If we follow our feelings, we too easily fall into the rage trap. Raging against racist powers and principalities without considering the impact on those who are more vulnerable is, in some very real ways, joining the very forces we oppose because our distinct voice is easily dismissed if our main form of activism is virtue signalling and doomscrolling. More, because we do have a voice that can be heard by a system designed to our benefit, we’re obligated to work within it, careful not to make life harder for those we hope to help with unreflective behavior.
If we who live comfortably within the culture join in rioting, we aren’t defending the people in our homes or the businesses that serve our neighborhoods; we’re trespassing. We simply are not entitled to join in the release of anger, fear, and oppression expressed by oppressed populations, especially in predominantly black and brown communities because we have access to the conventional means of Speech denied those who must resort to this type of deafening speech to preserve what there is of liberty and dignity.
We can engage in the work of diminishing the danger we pose. More cerebral tasks, like book studies, are worthwhile as long as they aren’t all we do. We have bandwidth for them because our lives aren’t threatened by the Machine. It’s incumbent upon us to stand in our integrity by doing what we learn and discuss, rather than committing to the causes of equity and justice as endless ego-driven exercises of academic inactivism.

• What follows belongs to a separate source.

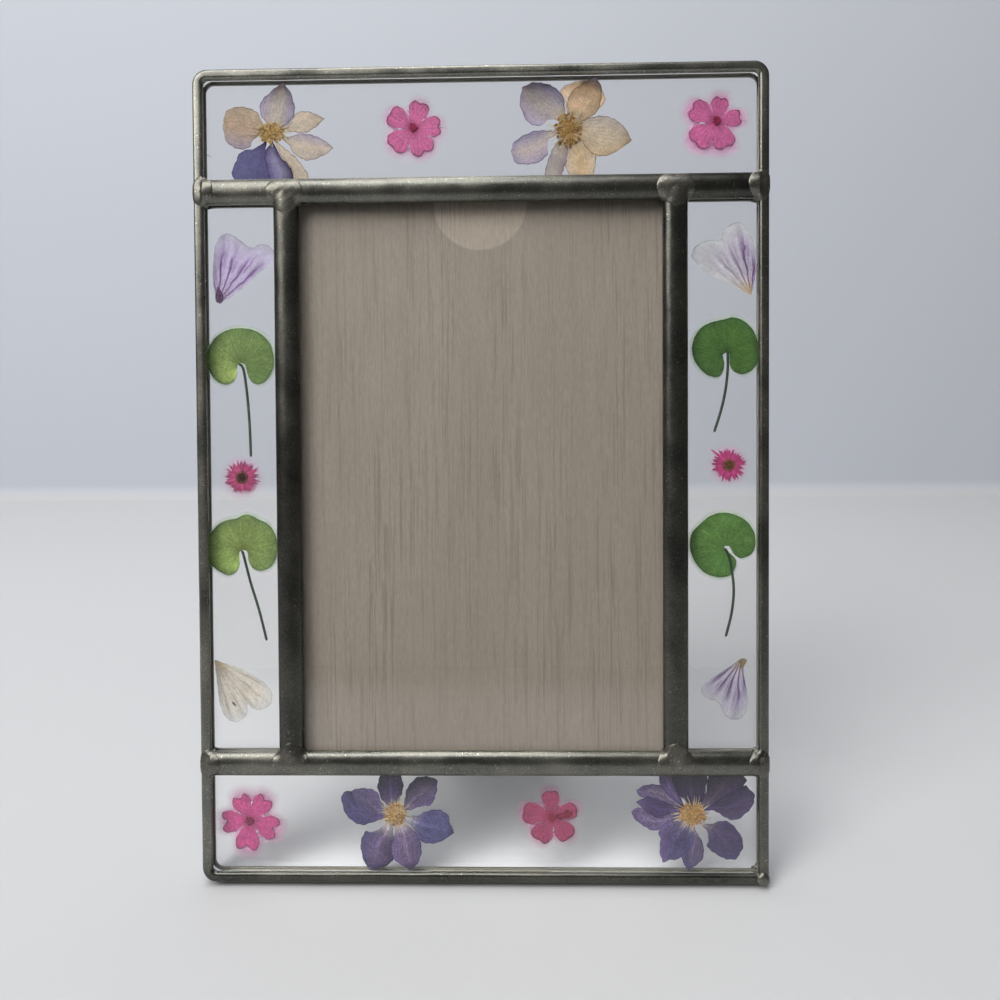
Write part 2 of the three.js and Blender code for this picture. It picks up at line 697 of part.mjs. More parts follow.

Not all worthy resistance is accomplished by protestors or organizers. Those of us whose role is to make noise need the book study crowd to use their skills to draft legislation, engage in advocacy by tending to the details that I never could, and challenging the racist ideation endemic to our culture.
One Will Do
It’s intimidating to think of this all at once. There really is an insurmountable volume of work we need to do, yet this isn’t the work of one, but of many. For this reason, it is doable.
One will do in the efforts of reformation we undertake to lessen our complicity. One will do when we stand in our discomfort as we clumsily tell our friends, coworkers, or family members that we aren’t accustomed to keeping company with people who degrade another person’s humanity for any reason. One will do when we bear witness to the grinding wheels of the Machine in action. When we encounter something bigger than what we can stop, we can document, record, and share what we see — an ICE raid, a traffic stop, a line of conversation at a town meeting, or our bosses speaking and acting in ways that perpetuate the ideologies of prejudice.
You will do when you use your voice in ways that risk your comfort, and it’s here we encounter the most significant impediment to a just and equitable world. We’re wired to avoid doing things that bring discomfort. Typically, I’d insert a joke here about how you can look at me and see the lengths to which I’ll go to avoid discomfort as a pattern throughout my life because you can only achieve this kind of shape through years of neglect, but I’ll refrain from such low-hanging jokes. Avoiding jokes about my willpower being directly proportional to how close we are to dinner is imperative, because we’re all called to do the work where one is enough.
Finally, if any of the 3.687 of you reading this take anything away, take this.
No one expects you to do it all.
That said, I hope you accept this invitation to take the time to discern your part. If you do this, you have my gratitude and encouragement, but more, you have friends waiting to greet you at the door.